Jennifer Brown ist Gründerin und Geschäftsführerin einer Agentur, die Unternehmen in Sachen Vielfalt und Gleichberechtigung berät. Sie sagt: „Unter den 1000 größten Unternehmen gibt es nur sehr wenige offiziell schwule Chefs. Es sind hauptsächlich heterosexuelle Männer.“ Cooks Coming-out sei auch aus einem anderen Grund wichtig – seine Homosexualität war jahrelang offenes Geheimnis. „Man hatte den Eindruck, dass er sich vor einem Outing fürchtet“, so Brown. Eine fatale Botschaft wäre das. Sie wurde nun korrigiert.

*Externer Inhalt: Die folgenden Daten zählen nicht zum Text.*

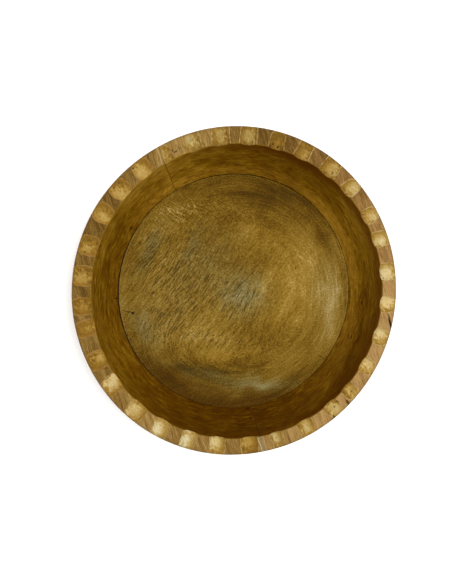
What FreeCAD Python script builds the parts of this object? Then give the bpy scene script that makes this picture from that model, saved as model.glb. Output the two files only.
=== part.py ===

Auch auf die Apple-Aktie könnte Cooks Coming-out sich auswirken
Brown könnte sich vorstellen, dass die Nachricht sogar Auswirkungen auf den Unternehmenswert von Apple hat. Nur, in welche Richtung, das wisse sie noch nicht. „Die Aktie könnte steigen, weil die Marke in der liberalen Welt an Sympathie gewinnt“, sagt Brown. „Oder sie fällt, weil in vielen Ländern Homosexualität kein Grund zur Freude ist.“ So stellt sich die Frage, ob Apple zukünftig, wie in dieser Woche spekuliert, Produkte im Iran verkaufen wird. Ja, es gibt natürlich Länder, da würde man sich wünschen, dass das Coming-out einer öffentlichen Person für Schlagzeilen sorgt. Nur für Schlagzeilen.